Just three days after the World Health Organization declared the novel coronavirus (COVID-19) to be a pandemic, the Centers for Disease Control and Prevention declared a national emergency. In the weeks and months that followed, the agriculture community across Iowa and the nation experienced challenges and setbacks of historic proportions.

Meat processing plants scaled back production and some temporarily closed, supply chain disruptions caused dairy farmers to drain milk and farmers hungry for information and support were unable to meet in person for fear of becoming infected or infecting others.

Recognizing the need for help, the faculty and staff of Iowa State University Extension and Outreach Agriculture and Natural Resources found new and innovative ways to connect with Iowans and provide answers to problems never before seen.

In a normal year, the field days at Iowa State University Research and Demonstration Farms serve as a hub of information and idea sharing. When in-person meetings couldn’t happen, the research continued, and the outreach team got creative.

“Instead of people coming to us this year, we went to them with the same information,” says Angie Rieck-Hinz, field agronomist, who helped organize a series of online research farm field days Aug. 31-Sept. 4.

Attendance over the five-day event topped 1,000, with many people logging on multiple days. Topics included water quality, fungicide trials, long-term tillage and nutrient placement. The virtual field day series reached people who do not traditionally attend field days, such as landowners who live in other states and people who work off the farm.

As federal help became available, financial experts worked to interpret and explain the options available. Programs like the Coronavirus Aid, Relief, and Economic Security Act (CARES) and the Coronavirus Food Assistance Program (CFAP) provided much-needed relief, but producers needed clarity about their options and availability. More than 500 people attended a COVID-19 webinar in April about farm management and ag law issues and 571 attended the CFAP Webinar in May.

“I was proud to see how quickly our team became experts on new options and turned this information around,” says Ann Johanns, program specialist. “Attendees were very appreciative of getting to hear how this impacted them.”

Extension economists partnered with the Center for Agricultural Law and Taxation to deliver timely answers to questions about available resources, deadlines and eligibility.

Faced with supply chain disruptions and a lack of places to send livestock, veterinarians and animal science experts helped find innovative ways to stretch the finishing window for their livestock and avoid the need for mass depopulation. Nearly 400 people attended the live recording of a webinar on slowing the growth of swine, presented by the Iowa Pork Industry Center at Iowa State. And, nearly 800 registered for a four-part series on pork producer recovery in August and September.

In the initial weeks of the pandemic markets swung wildly and producers turned to crop and livestock economists for insight. Lee Schulz, associate professor in economics and livestock economist, was contacted by local, national and global media reporters — all looking for an explanation about the impact to animal agriculture and the nation’s food supply.

According to one report, more than 1.7 billion readers were reached by Iowa State agricultural economists via national and international media during the pandemic. Chad Hart, professor in economics and extension grain markets specialist, says the interviews were important for farmers who needed information, and they also provided outreach and education for people unfamiliar with agriculture.
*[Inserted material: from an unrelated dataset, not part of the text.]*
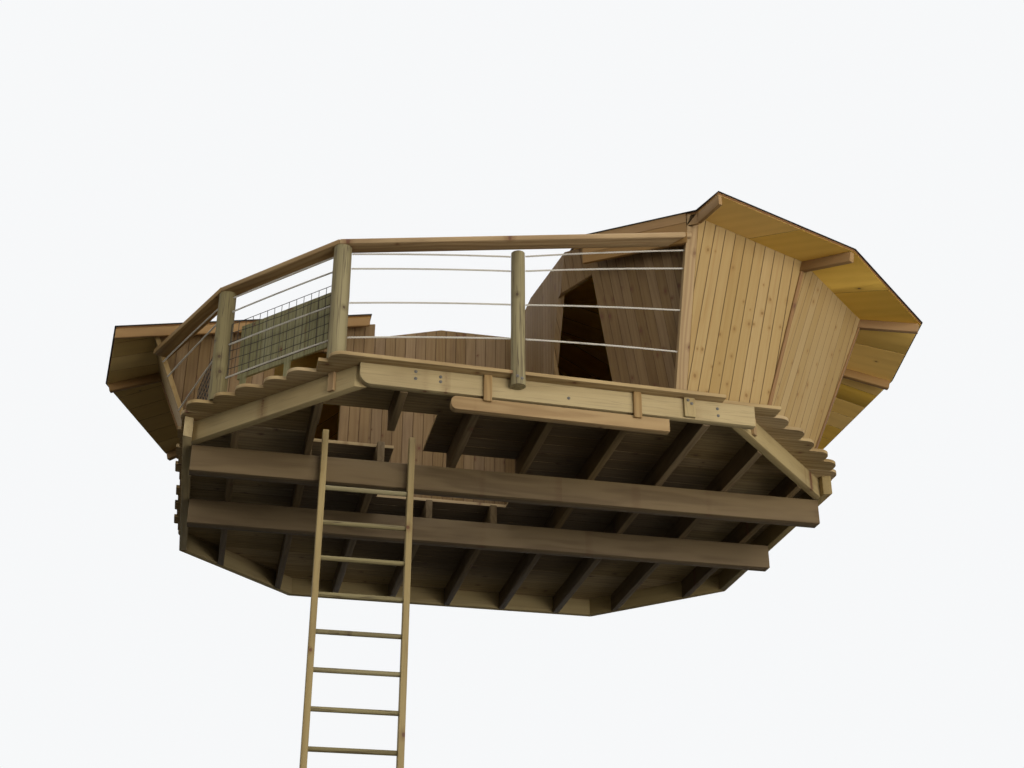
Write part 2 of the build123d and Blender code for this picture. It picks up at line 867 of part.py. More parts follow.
# Ropes between the posts
posts = [corner_post, left_post, middle_post, cabin_post]
left_blockers = [largest(left_gable[0]), walls[-1]]
ropes = []
for height in rope_heights:
    for start, end in rail_lines(height):
        rope = round_bar(start, end, rope_dia)
        for blocker in posts + left_blockers:
            rope = rope - blocker
        ropes.append(largest(rope))
export(Compound(children=ropes), "rail_ropes")

# Nets: square mesh tied to the inner face of the ropes
net_low = rope_heights[0]
net_high = screen_high
beside_post = sqrt(post_dia ** 2 - rope_dia ** 2) / 2
a, b = between_posts(point_left, point_corner, beside_post)
export(net(a, b, net_low, net_high), "corner_net")
lean_at = lean_per_height * rope_heights[0]
far_low = (wall_feet[-1][0] + wall_end[0] * lean_at, wall_feet[-1][1] + wall_end[1] * lean_at)
a, b = between_posts(far_low, point_left, beside_post)
export(net(a, b, net_low, net_high), "left_net")

# Low board screen inside the cut corner
screen_inset = post_inset + post_dia / 2 + screen_clear + screen_thick / 2
ax, ay = ring_point(0, screen_inset)
bx, by = ring_point(7, screen_inset)
start = (ax + (bx - ax) * screen_start, ay + (by - ay) * screen_start)
end = (ax + (bx - ax) * screen_end, ay + (by - ay) * screen_end)
length = hypot(end[0] - start[0], end[1] - start[1])
plane = Plane(origin=(*start, 0), x_dir=(end[0] - start[0], end[1] - start[1], 0),
              z_dir=(end[1] - start[1], start[0] - end[0], 0))
face = Pos(length / 2, (screen_low + screen_high) / 2) * Rectangle(length, screen_high - screen_low)
for x in (screen_foot, length / 2, length - screen_foot):
    face += Pos(x, screen_low / 2) * Rectangle(screen_foot, screen_low)
export(extrude(plane * face, amount=screen_thick / 2, both=True), "corner_screen")

# Ladder: two stiles bolted to the front trunk beam, and round rungs between them
ladder_back = trunk_front - trunk_beam_width
ladder_front = ladder_back - stile_width
ladder_right = ladder_left + ladder_width
for x, name in ((ladder_left, "ladder_left_stile"), (ladder_right, "ladder_right_stile")):
    stile = box_at(x - stile_depth / 2, x + stile_depth / 2, ladder_front, ladder_back, ground_level, 0)
    export(stile, name)
rungs = []
count = int(-ground_level / rung_pitch)
for k in range(1, count + 1):
    z = ground_level + k * rung_pitch
    if z > joist_low:
        continue
    bar = round_bar(
        (ladder_left + stile_depth / 2, (ladder_front + ladder_back) / 2, z),
        (ladder_right - stile_depth / 2, (ladder_front + ladder_back) / 2, z),
        rung_dia,
    )
    rungs.append(bar)
export(Compound(children=rungs), "ladder_rungs")
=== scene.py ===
import logging
import math
import random
from collections.abc import Callable
from dataclasses import dataclass
from enum import Enum

import bmesh
import bpy
from bmesh.types import BMEdge, BMesh, BMVert
from mathutils import Matrix, Vector


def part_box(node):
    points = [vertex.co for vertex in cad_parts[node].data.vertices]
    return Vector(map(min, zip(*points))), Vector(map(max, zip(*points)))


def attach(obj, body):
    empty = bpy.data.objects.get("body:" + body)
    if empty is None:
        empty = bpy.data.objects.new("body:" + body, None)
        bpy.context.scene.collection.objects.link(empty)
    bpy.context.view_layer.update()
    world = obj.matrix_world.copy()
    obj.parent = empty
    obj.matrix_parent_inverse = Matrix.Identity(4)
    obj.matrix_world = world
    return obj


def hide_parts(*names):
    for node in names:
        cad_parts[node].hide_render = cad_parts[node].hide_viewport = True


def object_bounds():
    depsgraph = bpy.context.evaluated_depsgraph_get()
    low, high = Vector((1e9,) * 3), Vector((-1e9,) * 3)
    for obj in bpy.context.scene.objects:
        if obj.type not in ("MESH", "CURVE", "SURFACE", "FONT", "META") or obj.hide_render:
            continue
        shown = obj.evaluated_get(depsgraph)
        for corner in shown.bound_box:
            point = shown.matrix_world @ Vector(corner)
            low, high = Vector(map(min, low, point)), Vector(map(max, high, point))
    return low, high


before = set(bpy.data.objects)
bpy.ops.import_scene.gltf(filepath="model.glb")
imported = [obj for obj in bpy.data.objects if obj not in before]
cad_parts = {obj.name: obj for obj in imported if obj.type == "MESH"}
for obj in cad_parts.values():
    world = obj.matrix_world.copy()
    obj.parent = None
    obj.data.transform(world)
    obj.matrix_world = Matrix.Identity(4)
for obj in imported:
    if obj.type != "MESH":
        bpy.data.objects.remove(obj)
CAD_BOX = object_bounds()
LOG = logging.getLogger("tree_house")
EAST = Vector((1.0, 0.0, 0.0))
NORTH = Vector((0.0, 1.0, 0.0))
UP = Vector((0.0, 0.0, 1.0))
ORIGIN = (0.0, 0.0, 0.0)
DECK_MIDDLE = (0.45, 1.05, 0.0)
PARALLEL = 0.9999
Colour = tuple[float, float, float]


def math_operator(operation: str, swapped: bool = False) -> Callable[["Socket", object], "Socket"]:
    """Make an operator that adds one Math node.

    Args:
        operation: Blender's name for the node's operation.
        swapped: Whether the socket stands on the right of the operator.

    Returns:
        The method for the Socket class.
    """

    def apply(self: "Socket", other: object) -> "Socket":
        """Join the socket with another value."""
        first, second = (other, self) if swapped else (self, other)
        return self.graph.node("ShaderNodeMath", {"operation": operation}, {0: first, 1: second})

    return apply


class Socket:
    """Output of a shader node that takes part in arithmetic."""

    __add__, __radd__ = math_operator("ADD"), math_operator("ADD", True)
    __sub__, __rsub__ = math_operator("SUBTRACT"), math_operator("SUBTRACT", True)
    __mul__, __rmul__ = math_operator("MULTIPLY"), math_operator("MULTIPLY", True)
    __truediv__, __rtruediv__ = math_operator("DIVIDE"), math_operator("DIVIDE", True)

    def __init__(self, graph: "Graph", link: bpy.types.NodeSocket | None) -> None:
        """Keep the node's output and the graph that it belongs to."""
        self.graph = graph
        self.link = link

    def __abs__(self) -> "Socket":
        """Size without sign."""
        return self.graph.node("ShaderNodeMath", {"operation": "ABSOLUTE"}, {0: self})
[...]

“It became a global story very quickly,” says Hart. “Everyone wanted to know what was happening, especially as the meat plant closures were happening.”

Taking advantage of online education was key to a successful year for Iowa Learning Farms and the youth environmental outreach program Water Rocks!. Iowa Learning Farms moved to weekly webinars — compared to their usual monthly programming — and participation more than doubled to around 100 participants a week.

Water Rocks! offered outdoor school visits across the state this fall. Jacqueline Comito, director of Iowa Learning Farms, says finding new ways of delivery and engagement “was critical” for both programs and for Iowans who depend on information about the environment and protecting resources.

“We really believe in what we’re doing, and we wanted to be out there delivering this important message in creative ways,” Comito says. “In a situation like this, you have to see the positive. I think going forward we will continue to see opportunities for online engagement.”